> [Exercise requirements]
In the data below, find the line containing "NODES[node].hide_render = NODES[node].hide_viewport"; reproduce that line and all subsequent lines exactly, and nothing else.

> [Dataset content]
-- BEGIN --

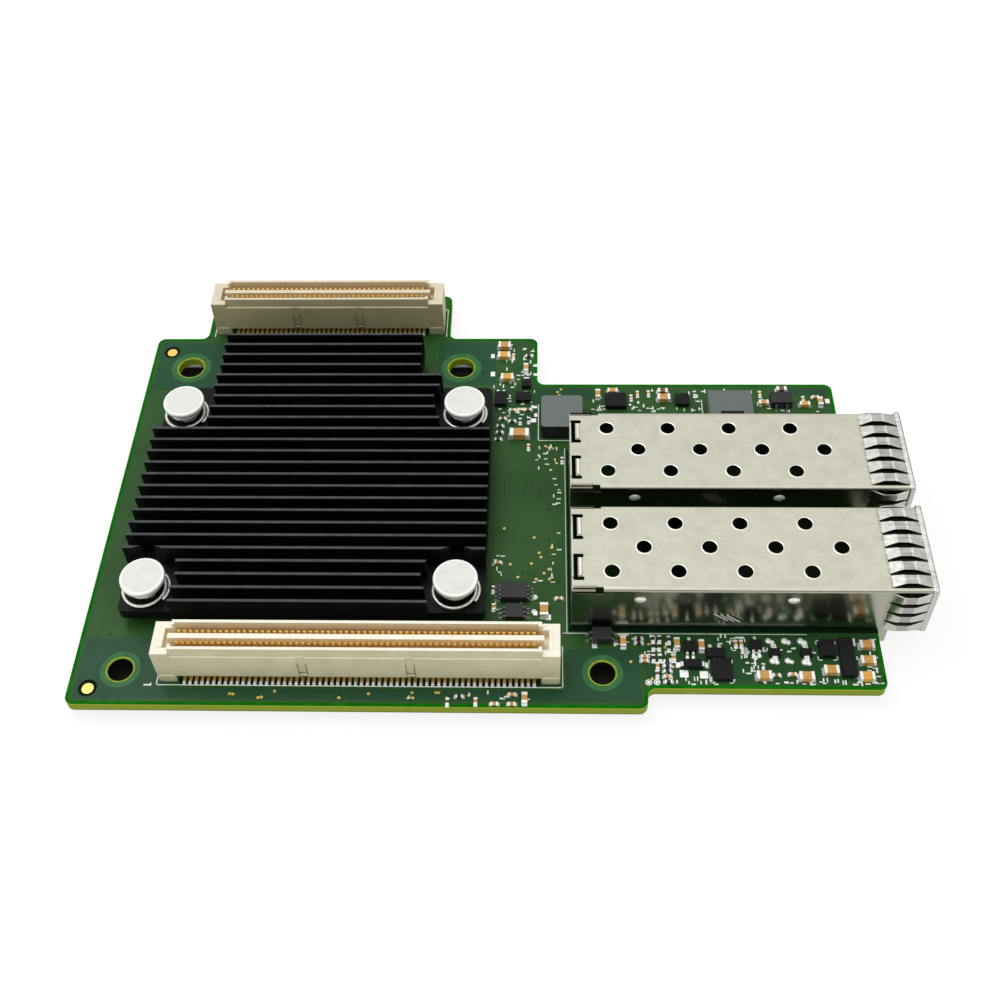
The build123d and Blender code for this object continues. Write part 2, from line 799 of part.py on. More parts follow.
def moulded_inductor():
    """A square moulded power inductor with its upright corners cut off."""
    body = chip_part(step_corner, moulded_inductor_place, moulded_inductor_size)
    return chamfer(body.edges().filter_by(Axis.Z), moulded_inductor_chamfer)


def ferrite_inductor():
    """A ferrite power inductor, its winding window open through the foot."""
    body = chip_part(ports_back, ferrite_inductor_place, ferrite_inductor_size)
    x = ports_back[0] + ferrite_inductor_place[0]
    wide = ferrite_window_width / 2
    narrow = wide - ferrite_window_slope
    window = [
        (x - wide, board_top),
        (x - narrow, board_top + ferrite_window_height),
        (x + narrow, board_top + ferrite_window_height),
        (x + wide, board_top),
    ]
    return body - across_y(window, shelf_front, shelf_back)


def pieces():
    """Every node of the card with its solid or its group of solids."""
    nodes = {
        "circuit_board": circuit_board(),
        "controller_chip": controller_chip(),
        "thermal_pad": thermal_pad(),
        "heat_sink": heat_sink(),
        "push_pins": push_pins(),
        "push_pin_springs": push_pin_springs(),
        "moulded_inductor": moulded_inductor(),
        "ferrite_inductor": ferrite_inductor(),
        "large_capacitors": parts_at(large_capacitor_places),
        "small_capacitors": parts_at(small_capacitor_places),
        "chip_resistors": parts_at(resistor_places),
        "regulator_chips": parts_at(regulator_places),
        "memory_chips": parts_at(memory_places),
        "small_transistors": parts_at(transistor_places),
    }
    front = (front_contacts_per_row, front_connector_x, front_connector_y)
    rear = (rear_contacts_per_row, rear_connector_x, rear_connector_y)
    for name, place, groove in (
        ("front", front, front_groove_offset),
        ("rear", rear, rear_groove_offset),
    ):
        nodes[name + "_connector_housing"] = connector_housing(*place, groove)
        nodes[name + "_connector_contacts"] = connector_contacts(*place)
    per_port = {
        "cage_cover": cage_cover(),
        "cage_floor": cage_floor(),
        "cage_collar": cage_collar(),
        "port_socket": port_socket(),
        "port_contacts": port_contacts(),
    }
    for port in port_places:
        for name, made in per_port.items():
            nodes[port + "_" + name] = at_port(port, made)
    return nodes


def export(nodes):
    """Writes one STEP file per node, in the row's frame."""
    os.makedirs("parts", exist_ok=True)
    shift = Pos(*(-value for value in row_origin))
    for name, made in nodes.items():
        solids = made if isinstance(made, list) else [made]
        group = Compound(children=[shift * solid for solid in solids])
        export_step(group, "parts/" + name + ".step")


export(pieces())
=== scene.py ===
"""Looks of the network card: materials, fine pieces, floor, lights and camera."""

import math
import random
from functools import reduce

import bmesh
import bpy
from mathutils import Matrix, Vector


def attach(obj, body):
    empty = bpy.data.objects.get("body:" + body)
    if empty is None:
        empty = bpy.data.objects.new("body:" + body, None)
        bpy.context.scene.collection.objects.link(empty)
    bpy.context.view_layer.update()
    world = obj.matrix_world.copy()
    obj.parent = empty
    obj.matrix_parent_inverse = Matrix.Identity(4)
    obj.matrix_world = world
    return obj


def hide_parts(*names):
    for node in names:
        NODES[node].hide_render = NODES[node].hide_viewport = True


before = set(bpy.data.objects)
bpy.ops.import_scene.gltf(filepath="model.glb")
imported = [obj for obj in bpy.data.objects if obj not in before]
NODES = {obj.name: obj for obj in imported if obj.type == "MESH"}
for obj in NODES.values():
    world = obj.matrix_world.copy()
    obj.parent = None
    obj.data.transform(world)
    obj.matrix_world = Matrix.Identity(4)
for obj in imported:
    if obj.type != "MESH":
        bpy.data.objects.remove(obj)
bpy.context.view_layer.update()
MM = 0.001
WELD = 0.002 * MM

# Sizes of the card that the looks need, in millimetres from the board's front left corner
MOUTH_X = 116.5
CARD_DEPTH = 78.1
UNDERSIDE_REACH = 1.9
BOARD_TOP = 1.57
BOARD_CORNERS = [
    (0, 0), (78.1, 0), (78.1, 3.04), (110, 3.04), (110, 57.75), (63.2, 57.75),
    (63.2, 68), (48.625, 68), (48.625, 78.1), (8.225, 78.1), (8.225, 68), (0, 68),
]
CORNER_RADIUS = 1.2
BOARD_HOLES = [(6.5, 61.4, 2.25), (50.85, 61.4, 2.25), (6.62, 5.3, 1.95), (72.17, 5.3, 1.95)]
PINS = [(8.9, 16.0), (52.15, 16.0), (8.9, 48.3), (52.15, 48.3)]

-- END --

> [Full answer]
        NODES[node].hide_render = NODES[node].hide_viewport = True


before = set(bpy.data.objects)
bpy.ops.import_scene.gltf(filepath="model.glb")
imported = [obj for obj in bpy.data.objects if obj not in before]
NODES = {obj.name: obj for obj in imported if obj.type == "MESH"}
for obj in NODES.values():
    world = obj.matrix_world.copy()
    obj.parent = None
    obj.data.transform(world)
    obj.matrix_world = Matrix.Identity(4)
for obj in imported:
    if obj.type != "MESH":
        bpy.data.objects.remove(obj)
bpy.context.view_layer.update()
MM = 0.001
WELD = 0.002 * MM

# Sizes of the card that the looks need, in millimetres from the board's front left corner
MOUTH_X = 116.5
CARD_DEPTH = 78.1
UNDERSIDE_REACH = 1.9
BOARD_TOP = 1.57
BOARD_CORNERS = [
    (0, 0), (78.1, 0), (78.1, 3.04), (110, 3.04), (110, 57.75), (63.2, 57.75),
    (63.2, 68), (48.625, 68), (48.625, 78.1), (8.225, 78.1), (8.225, 68), (0, 68),
]
CORNER_RADIUS = 1.2
BOARD_HOLES = [(6.5, 61.4, 2.25), (50.85, 61.4, 2.25), (6.62, 5.3, 1.95), (72.17, 5.3, 1.95)]
PINS = [(8.9, 16.0), (52.15, 16.0), (8.9, 48.3), (52.15, 48.3)]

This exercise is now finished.